Wednesday, August 12, 2009

Missional renaissance - pt. 3 (from program development to people development)

Chapter 5 in Reggie McNeal's book Missional Renaissance describes missional shift #2: From Program Development To People Development. He says to foster a people-development culture we need to move:
  • from standardization to customization
  • from scripting to shaping
  • from participation to maturation
  • from delivering to debriefing
  • from didactic to behavioral
  • from curriculum-centered to life-centered
  • from growing into service to growing through service
  • from compartmentalization to integration
  • from age segregation to age integration
Some of my underlined notes from this section:
  • p. 89 - "Are people better off for being a part of this church, or are they just tireder and poorer?"
  • p. 91 - "God is not more interested in developing people inside the church than those outside it."
  • p. 93 - "Loving God and loving our neighbors cannot be fulfilled at church. Being salt and light can not be experienced in a faith huddle. Engaging the kingdom of darkness requires storming it, not habitually retreating into a refuge."
  • p. 97 - "People are no longer going to let the church or church leaders provide the template for their spiritual journeys. Postmoderns do not know why they should have to search for God on church time or church real estate. Nor do people automatically believe that other people know what's best for them or that one organization can meet all their spiritual needs."
  • p. 100 - "In a people development culture, the key issue is maturation. Are people growing in every aspect of their life? Are they becoming more like Jesus? Are they blessing the world as the people of God?"
  • p. 101 - The asthmatic illustration...
  • p. 102 - "Intentional debriefing should be part of our routine gatherings, whether in worship experiences or in small group encounters. You may have to fight your physical and programmatic architecture to pull this off. People lined up in pews have to be given specific permission and instruction ("Turn around and tell someone close to you the best thing that happened to you this week"). People in classroom settings need help in moving past simple chitchat or discussion about the curriculum to specific encounters designed to help them unpack their lives. You can come up with a revolving question of the week to do this. "What was the biggest challenge you faced this week?" or "What worries you most these days?" or "What about this past week is a cause for celebration?" Life debriefing requires an environment that is very differently shaped than the one crafted to focus on the delivery of information."

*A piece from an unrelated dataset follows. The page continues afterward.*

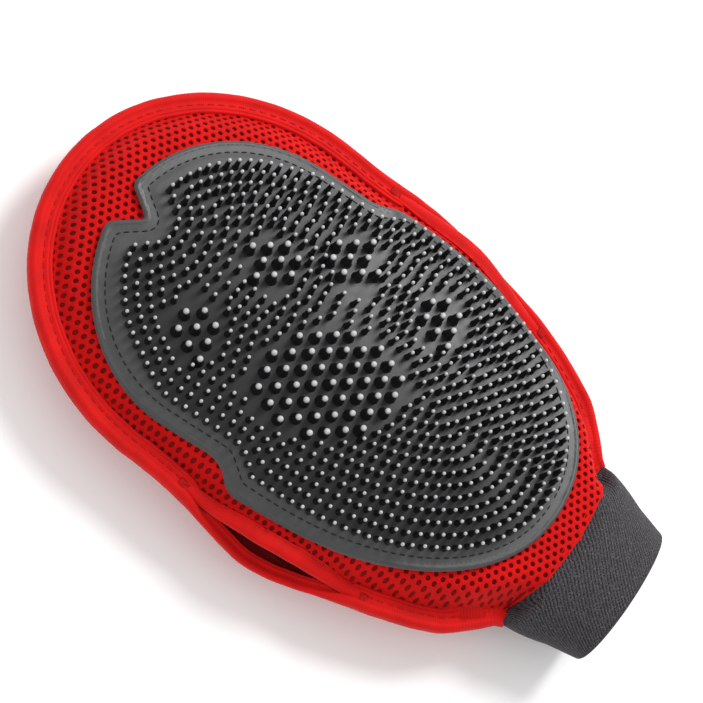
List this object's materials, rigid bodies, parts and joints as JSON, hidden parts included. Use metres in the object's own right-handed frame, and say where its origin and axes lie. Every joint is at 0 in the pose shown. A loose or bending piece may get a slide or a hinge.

  • p. 102 - "After we preach a sermon, we should ask people to declare to one or two people seated around them what they will take away from the message. Or perhaps we ask them to state one or two things they will do with what they have just heard or one or two things they will do differently based on the truth that has just been shared with them. The same thing should happen in every Bible study class or small group."
  • p. 103 - "When people perform a day of community service or participate in an overseas mission excursion, we should debrief them afterward. Questions should include "What did you learn? About people? About God? About yourself? Did you find prejudices or biases you have that were challenged? What part of this experience or insights from this experience can you transfer into the rest of your life? How will your life be different from this experience?"
  • p. 104 - "The program-driven system favors a culture that creates church customers, not followers of Jesus. It makes people who can spout off all the right answers but live unaccountable to the truth. The missional church, by contrast, dares to move into the arena of life development by meddling with people's behaviors. After all, this is the crux of the matter when it comes to overcoming addictions, confronting dark sides, and pursuing more positive life habits. Cultures that shy away from helping people address their behaviors fail them as environments of growth."
Yeah... some good, yet difficult, stuff here.